“In questi tre anni è prevalsa l’ipocrisia e la menzogna, l’ipnosi di massa è stata generata da attori, medici, politici, giornalisti, che hanno recitato il pensiero unico inaccessibile al pensiero critico”, dott. Giuseppe Barbaro

“In questi tre anni è prevalsa l’ipocrisia. Nell’antica Grecia, l’ipocrita era l’attore, e la menzogna, l’ipnosi di massa è stata generata da attori, medici, politici e giornalisti, che hanno recitato il pensiero unico inaccessibile al pensiero critico”, denuncia il dottor Giuseppe Barbaro, specialista in medicina interna e cardiologia. È specializzato nello studio delle complicanze cardiovascolari associate a malattie virali, come l’HIV, e anche nelle complicanze che sorgono dalle terapie antiretrovirali. Autore di più di 200 pubblicazioni scientifiche e di 4 libri sulle complicanze cardiovascolari, soprattutto riguardo all’HIV.

“Abbiamo vissuto all’interno di una commedia pirandelliana, dove la maschera era il dogma e l’attore era il servo che la doveva indossare. In questo contesto storico, in cui viene premiata la maschera del servitore indossata da servi che impongono a loro volta la maschera, era opportuno premiare i volti che, negli specifici settori professionali, hanno rifiutato la maschera che veniva loro imposta, secondo il concetto di Pirandello, di distinguere la maschera dal volto.

La concezione pirandelliana deriva dal decadentismo, un movimento che, alla fine dell’Ottocento, segna la crisi del positivismo e della spiegazione scientifica della realtà. Una visione che ha forti ripercussioni sull’attualità contemporanea, in cui assistiamo al predominio dell’immagine nel mondo social.

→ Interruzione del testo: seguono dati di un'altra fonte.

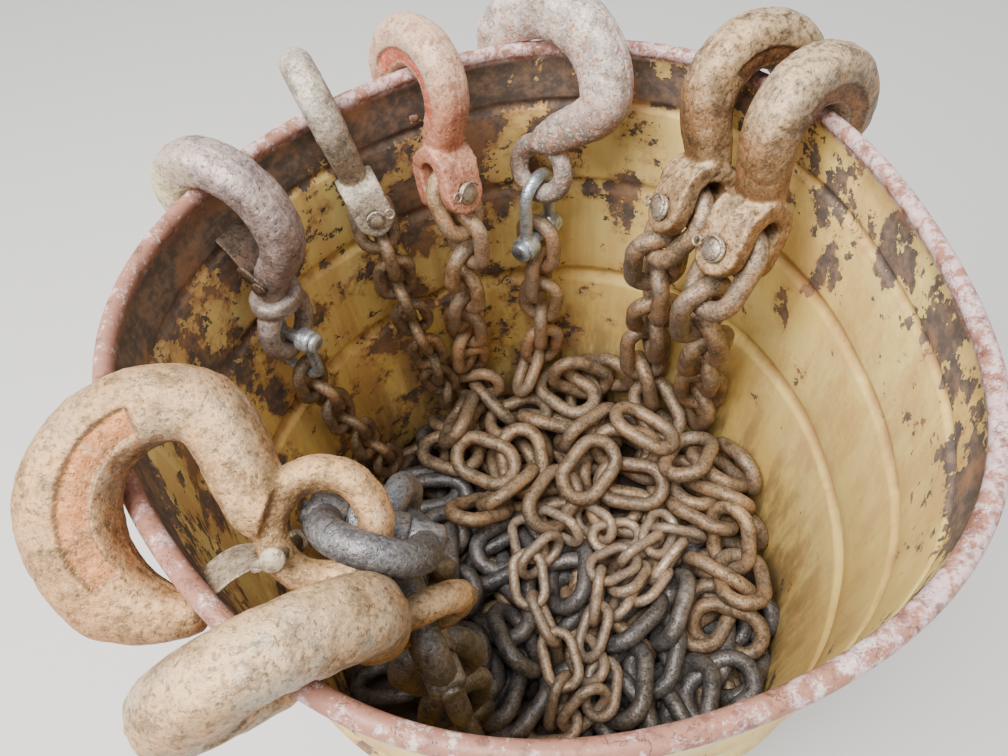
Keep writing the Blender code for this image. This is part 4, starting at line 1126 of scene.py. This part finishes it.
# Each loose run has then sunk under its own weight until it lies on something; the frame says how far
for name in HEAP:
    low = min((np.einsum("ij,kj->ki", l["frame"], link_path(l["kind"])) + l["centre"])[:, 2].min()
              - SWELL * CHAIN[l["kind"]][0] / 2 for l in runs[name])
    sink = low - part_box(name)[0][2]
    for l in runs[name]:
        l["centre"] = l["centre"] - np.array([0, 0, sink])


def link_tree(name, steps, sides):
    """Geometry nodes: a welded link on every point, turned as the point's own angles say."""
    tree = bpy.data.node_groups.new(name, "GeometryNodeTree")
    for label, way, kind in (("Geometry", "INPUT", "Geometry"), ("Wire", "INPUT", "Float"),
                             ("Length", "INPUT", "Float"), ("Width", "INPUT", "Float"),
                             ("Finish", "INPUT", "Material"), ("Geometry", "OUTPUT", "Geometry")):
        tree.interface.new_socket(label, in_out=way, socket_type="NodeSocket" + kind)
    given = node(tree, "NodeGroupInput").outputs
    wire = Value(given["Wire"])

    def make(kind, inputs=(), **settings):
        return node(tree, "GeometryNode" + kind, inputs, **settings).outputs[0]

    oval = make("CurvePrimitiveQuadrilateral", {"Width": given["Length"], "Height": given["Width"]})
    bend = make("FilletCurve", {"Curve": oval, "Count": 12, "Radius": Value(given["Width"]) * 0.4995,
                                "Limit Radius": True}, mode="POLY")
    even = make("ResampleCurve", {"Curve": bend, "Count": steps})
    # The weld swells the bar in the middle of one side
    along, across, _ = node(tree, "ShaderNodeSeparateXYZ", {0: make("InputPosition")}).outputs
    swell = node(tree, "ShaderNodeMapRange", {"Value": abs(Value(along)), "From Min": 0.0, "From Max": wire,
                                              "To Min": SWELL - 1, "To Max": 0.0},
                 interpolation_type="SMOOTHSTEP").outputs[0]
    one_side = wire.maths("GREATER_THAN", across, 0.0)
    thick = make("SetCurveRadius", {"Curve": even, "Radius": Value(swell) * one_side + 1.0})
    round_bar = make("CurvePrimitiveCircle", {"Resolution": sides, "Radius": wire * 0.5})
    link = make("CurveToMesh", {"Curve": thick, "Profile Curve": round_bar})
    soft = make("SetShadeSmooth", {"Geometry": link})
    angles = make("InputNamedAttribute", {"Name": "turn"}, data_type="FLOAT_VECTOR")
    facing = node(tree, "FunctionNodeEulerToRotation", {0: angles}).outputs[0]
    many = make("InstanceOnPoints", {"Points": given["Geometry"], "Instance": soft, "Rotation": facing})
    real = make("RealizeInstances", {0: many})
    painted = make("SetMaterial", {"Geometry": real, "Material": given["Finish"]})
    node(tree, "NodeGroupOutput", {"Geometry": painted})
    return tree


ON_TOP = link_tree("link on top of the heap", 36, 12)
BURIED = link_tree("link down in the heap", 20, 8)
BITE_SHOWN = 0.97
tones = np.random.default_rng(7)


def lay_chain(name, row, tree, finish):
    """One mesh of a run of links, made by geometry nodes on a point for each link."""
    wire, pitch, width = CHAIN[row[0]["kind"]]
    me = bpy.data.meshes.new(name)
    me.from_pydata([tuple(l["centre"]) for l in row], [], [])
    angles = me.attributes.new("turn", "FLOAT_VECTOR", "POINT")
    angles.data.foreach_set("vector", [a for l in row for a in Matrix(l["frame"].tolist()).to_euler()])
    tone = me.attributes.new("tone", "FLOAT", "POINT")
    tone.data.foreach_set("value", tones.random(len(row)))
    ob = new_object(name, me)
    mod = ob.modifiers.new("links", "NODES")
    mod.node_group = tree
    sizes = {"Wire": wire, "Length": pitch + BITE_SHOWN * wire, "Width": width - wire, "Finish": finish}
    for socket in tree.interface.items_tree:
        if socket.in_out == "INPUT" and socket.name in sizes:
            mod[socket.identifier] = sizes[socket.name]
    bake(ob)
    return ob


CHAIN_FINISHES = {
    "rusty_chain": iron_finish("rusty_chain", rgb(112, 92, 72), rgb(162, 138, 110), rgb(184, 124, 76),
                               rgb(212, 188, 154), 0.6, 0.45, 0.6, 0.4, scale=1.5, other=rgb(126, 116, 106)),
    "small_chain": iron_finish("small_chain", rgb(162, 142, 122), rgb(212, 192, 168), rgb(204, 140, 92),
                               rgb(230, 212, 188), 0.5, 0.45, 0.9, 0.5, scale=1.8, other=rgb(148, 142, 138)),
    "dark_chain": iron_finish("dark_chain", rgb(80, 79, 81), rgb(140, 137, 136), rgb(140, 104, 76),
                              rgb(172, 166, 160), 0.35, 0.4, 0.9, 0.5, scale=1.3, other=rgb(108, 111, 118)),
    "orange_chain": iron_finish("orange_chain", rgb(150, 122, 92), rgb(194, 162, 128), rgb(212, 144, 86),
                                rgb(224, 198, 162), 0.65, 0.4, 0.5, 0.3, scale=1.5,
                                other=rgb(156, 142, 128)),
}
STUD_RADIUS, STUD_PAST = 0.0070, 0.005
BARREL_RADIUS, BARREL_HALF = 0.0150, 0.0185
BOSS_RADIUS, BOSS_HALF = 0.0135, 0.0120


def stud(name, link, finish):
    """The bar across a coupling link, with its barrel in the middle and a boss at each side."""
    wire, _, width = CHAIN["coupling"]
    side = link["frame"][:, 1]
    bm = bmesh.new()
    for off, half, radius, edge in ((0, width / 2 + STUD_PAST, STUD_RADIUS, 0.0012),
                                    (0, BARREL_HALF, BARREL_RADIUS, 0.002),
                                    ((width - wire) / 2, BOSS_HALF, BOSS_RADIUS, 0.003),
                                    ((wire - width) / 2, BOSS_HALF, BOSS_RADIUS, 0.003)):
        middle = link["centre"] + side * off
        rod(bm, middle - side * half, middle + side * half, radius, edge=edge)
    ob = from_bm(name, bm)
    ob.data.materials.append(finish)
    return ob


for name, row in runs.items():
    kind = row[-1]["kind"]
    slot = {"small": "small_chain", "dark": "dark_chain"}.get(kind, "rusty_chain")
    finish = CHAIN_FINISHES["orange_chain" if name in ("chain_f", "chain_e") else slot]
    pieces = [lay_chain(name + "_links", [l for l in row if l["kind"] == kind], ON_TOP, finish)]
    if row[0]["kind"] == "coupling":
        pieces.append(lay_chain(name + "_coupling", row[:1], ON_TOP, finish))
        pieces.append(stud(name + "_stud", row[0], finish))
    for ob in pieces:
        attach(ob, "root")
        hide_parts(name)


# Buried chain
# The chain under the top layer, which shows in the gaps between the links above it.
BED_DEPTH = 0.05
BED_RINGS, BED_SIDES = 14, 64
draw = np.random.default_rng(21)
buried = []
for n in range(46):
    r = (WALL_INNER - 0.045) * math.sqrt(draw.random())
    a = draw.random() * 2 * math.pi
    spot = np.array([r * math.cos(a), r * math.sin(a)])
    kind = "dark" if spot[1] < -0.02 + 0.3 * spot[0] and draw.random() < 0.8 else "large"
    heading = draw.random() * 360
    for k in range(4):
        way = np.array([math.cos(math.radians(heading)), math.sin(math.radians(heading))])
        spot = spot + way * CHAIN[kind][1]
        if np.linalg.norm(spot) > WALL_INNER - 0.04:
            break
        z = mound(*spot) - 0.012 + 0.01 * draw.random()
        place = link_frame(heading, draw.uniform(-15, 15), (0, 75)[k % 2] + draw.uniform(-12, 12))
        buried.append(dict(kind=kind, centre=np.array([*spot, z]), run="deep_%02d" % n, order=k, held=False,
                           frame=place))
        heading += draw.uniform(-55, 55)
settle([dict(l, held=True) for l in links] + buried, 150, 60, sunk=0.045)
for kind, slot in (("dark", "dark_chain"), ("large", "rusty_chain")):
    row = [l for l in buried if l["kind"] == kind]
    ob = lay_chain("buried_" + kind + "_chain", row, BURIED, CHAIN_FINISHES[slot])
    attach(ob, "root")
    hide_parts("heap_core")

bed_verts = [(0, 0, float(mound(0, 0)) - BED_DEPTH)]
for j in range(1, BED_RINGS + 1):
    for k in range(BED_SIDES):
        t = 2 * math.pi * k / BED_SIDES
        r = (WALL_INNER - 0.002) * j / BED_RINGS
        x, y = r * math.cos(t), r * math.sin(t)
        lump = noise.noise(Vector((x, y, 0)) * 26) * 0.010
        bed_verts.append((x, y, float(mound(x, y)) - BED_DEPTH + lump))
bed_verts += [(x, y, FLOOR_TOP + 0.0005) for x, y, _ in bed_verts[-BED_SIDES:]]
bed_faces = [(0, 1 + k, 1 + (k + 1) % BED_SIDES) for k in range(BED_SIDES)]
for j in range(BED_RINGS):
    a, b = 1 + j * BED_SIDES, 1 + (j + 1) * BED_SIDES
    for k in range(BED_SIDES):
        q = (k + 1) % BED_SIDES
        bed_faces.append((a + k, b + k, b + q, a + q))
bed_faces.append(tuple(range(len(bed_verts) - BED_SIDES, len(bed_verts)))[::-1])
bed = add_mesh("scale_and_dust", bed_verts, bed_faces)
bed.data.materials.append(iron_finish("scale_and_dust", (0.05, 0.035, 0.028, 1), (0.08, 0.055, 0.04, 1),
                                      (0.12, 0.06, 0.03, 1), (0.16, 0.11, 0.07, 1), 0.5, 0.4, 0.0, 0.0))
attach(bed, "root")


# Floor, light and camera
# A plain pale floor under soft light from above, seen from over the near side of the rim with a 27 mm lens.
FLOOR_HALF = 6.0
floor = add_mesh("floor", [(-FLOOR_HALF, -FLOOR_HALF, 0), (FLOOR_HALF, -FLOOR_HALF, 0),
                           (FLOOR_HALF, FLOOR_HALF, 0), (-FLOOR_HALF, FLOOR_HALF, 0)], [(0, 1, 2, 3)])
pale = bpy.data.materials.new("pale_floor")
pale.use_nodes = True
pale.node_tree.nodes["Principled BSDF"].inputs["Base Color"].default_value = (0.72, 0.71, 0.69, 1)
pale.node_tree.nodes["Principled BSDF"].inputs["Roughness"].default_value = 0.8
floor.data.materials.append(pale)

world = bpy.data.worlds.new("soft daylight")
world.use_nodes = True
world.node_tree.nodes["Background"].inputs["Color"].default_value = (0.93, 0.96, 1.0, 1)
world.node_tree.nodes["Background"].inputs["Strength"].default_value = 0.86
bpy.context.scene.world = world


def soft_light(name, at, aim, size, power, colour=(1, 1, 1)):
    data = bpy.data.lights.new(name, "AREA")
    data.shape = "DISK"
    data.size = size
    data.energy = power
    data.color = colour
    lamp = new_object(name, data)
    lamp.location = at
    lamp.rotation_euler = (Vector(aim) - Vector(at)).to_track_quat("-Z", "Y").to_euler()


soft_light("overhead", (-0.75, -0.55, 3.1), (0, 0.15, 0.5), 1.8, 150, (1.0, 0.97, 0.92))
soft_light("from the left", (-2.4, -1.2, 2.6), (0.1, 0.1, 0.5), 1.6, 75)

CAMERA_AT = (0.0, -0.34378, 1.27704)
LOOK = Vector((-0.0501753, 0.56467348, -0.82378778))
RIGHT = Vector((0.9984986, 0.01021154, -0.05381699))
lens = bpy.data.cameras.new("camera")
lens.lens = 27.0
lens.sensor_width = 36.0
lens.clip_start = 0.02
camera = new_object("camera", lens)
back = -LOOK.normalized()
right = RIGHT.normalized()
up = back.cross(right)
camera.matrix_world = Matrix.Translation(CAMERA_AT) @ Matrix((right, up, back)).transposed().to_4x4()
bpy.context.scene.camera = camera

Oggi viviamo assediati dalle immagini, in una smaterializzazione progressiva dei corpi e dell’identità. In questo presente digitale, in cui mostrare, ma soprattutto mostrarsi, è diventato il nuovo modo di raccontarsi, la visione pirandelliana della maschera si concretizza in una tragica realtà che si fa ogni giorno sempre più tangibile. Come ci ricorda Figgini, la celebre frase di Pirandello, citata nel romanzo ‘Uno, nessuno e centomila’, risuona come una profezia: ‘Imparerai a tue spese che nel lungo tragitto della vita incontrerai tante maschere e pochi volti’.

Il significato della citazione è noto. Pirandello, nell’analisi di Figgini, ci ricorda di guardarci sempre dall’apparenza delle persone. Fuori di metafora, si critica una società che alla sostanza preferisce l’apparenza fatta di perbenismo, ipocrisia e vacuità. Rendendo manifesta l’antitesi fra maschera e volto, Pirandello ci invita a cercare l’autenticità, che è sempre più rara in quella parte d’anima messa a nudo delle persone vere che incontriamo lungo il nostro cammino. Vivere nel mondo significa dunque assumere diverse maschere, come se si recitasse, come attori, su un grande palcoscenico.

È ciò che Pirandello definisce poeticamente la recita del mondo. L’identità individuale è un magma informe e sfuggente che la società cerca di governare imponendogli una forma prestabilita, ovvero la maschera, ma senza il volto. E quando si rimane soli, si è nessuno”.

Da queste considerazioni nasce il premio De Donno, dedicato ai volti dei veri servitori che hanno rifiutato la maschera del falso servitore imposta dai servi del sistema, esprimendo il pensiero critico in funzione della verità di cui sono diventati apostoli, nel significato etimologico della parola apostolo, inviato a trasmettere la verità come espressione di libertà del pensiero critico.

Giuseppe De Donno, rifiutando la maschera del servitore, ha mostrato il volto di medico umano e di ricercatore onesto e critico fino all’estremo sacrificio, per trasmettere la verità in funzione dei valori scientifici, dimostratisi corretti, ed etici, basati sui principi ippocratici che sono il corpo costituente della deontologia medica”.

Le opinioni espresse in questo articolo sono dell’autore.